*GIVEN MATERIAL*.
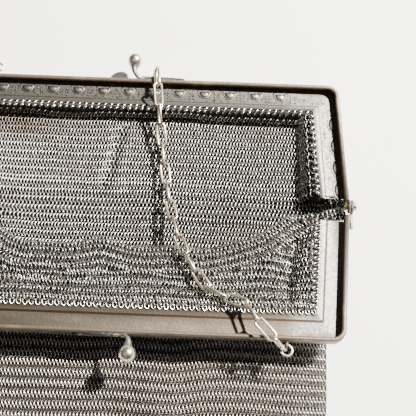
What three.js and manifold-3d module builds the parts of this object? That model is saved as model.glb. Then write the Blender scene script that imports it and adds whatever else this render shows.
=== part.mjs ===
// A metal mesh purse lying open on its back: two L-section frame halves on a pair of rivets, a flat
// ring-mesh bag laced to both, ball clasps, eyelets with jump rings, and a long-link chain.
// Millimetres, +Z up. The decorated half lies toward +Y, the plain half and the bag's foot toward -Y.
import * as THREE from "three";
import { mergeVertices } from "three/addons/utils/BufferGeometryUtils.js";
import Module from "manifold-3d";

// Frame halves, each an L-section swept round a U
const FRAME_WIDTH = 168; // over the side walls at the hinges
const BAR_WIDTH = 161.4; // over the side walls at a bar's corners
const FRAME_DEPTH = 53; // hinge axis to a bar's outer face
const CORNER_RADIUS = 5;
const INNER_CORNER_RADIUS = 0.6;
const SHEET = 0.8; // frame metal
const WALL_HEIGHT = 3.8; // rim over the flange's inner face
const BEAD_DIAMETER = 1.8; // rolled rim
const FLANGE_WIDTH = 10.8; // wall's outer face to the laced edge
const BEVEL_WIDTH = 2.4;
const BEVEL_RISE = 0.9;
const EDGE_CHAMFER = 0.5;
const ARM_SETBACK = 3.2; // hinge axis to the end of a side wall
const FLANGE_SETBACK = 4.6; // hinge axis to the end of a flange
const DECORATED_TILT = 5.2; // degrees that the decorated half slopes down from the hinge
const PLAIN_TILT = 8.7; // degrees that the plain half rises from the hinge
const BAR_LIFT = 4.8; // decorated bar over the table, where it lies on the chain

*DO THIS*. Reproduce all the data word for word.

*ANSWER FOR THE TASK*.
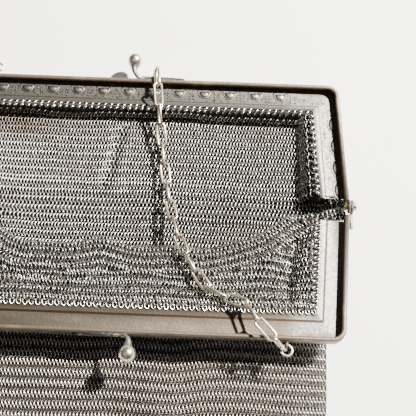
What three.js and manifold-3d module builds the parts of this object? That model is saved as model.glb. Then write the Blender scene script that imports it and adds whatever else this render shows.
=== part.mjs ===
// A metal mesh purse lying open on its back: two L-section frame halves on a pair of rivets, a flat
// ring-mesh bag laced to both, ball clasps, eyelets with jump rings, and a long-link chain.
// Millimetres, +Z up. The decorated half lies toward +Y, the plain half and the bag's foot toward -Y.
import * as THREE from "three";
import { mergeVertices } from "three/addons/utils/BufferGeometryUtils.js";
import Module from "manifold-3d";

// Frame halves, each an L-section swept round a U
const FRAME_WIDTH = 168; // over the side walls at the hinges
const BAR_WIDTH = 161.4; // over the side walls at a bar's corners
const FRAME_DEPTH = 53; // hinge axis to a bar's outer face
const CORNER_RADIUS = 5;
const INNER_CORNER_RADIUS = 0.6;
const SHEET = 0.8; // frame metal
const WALL_HEIGHT = 3.8; // rim over the flange's inner face
const BEAD_DIAMETER = 1.8; // rolled rim
const FLANGE_WIDTH = 10.8; // wall's outer face to the laced edge
const BEVEL_WIDTH = 2.4;
const BEVEL_RISE = 0.9;
const EDGE_CHAMFER = 0.5;
const ARM_SETBACK = 3.2; // hinge axis to the end of a side wall
const FLANGE_SETBACK = 4.6; // hinge axis to the end of a flange
const DECORATED_TILT = 5.2; // degrees that the decorated half slopes down from the hinge
const PLAIN_TILT = 8.7; // degrees that the plain half rises from the hinge
const BAR_LIFT = 4.8; // decorated bar over the table, where it lies on the chain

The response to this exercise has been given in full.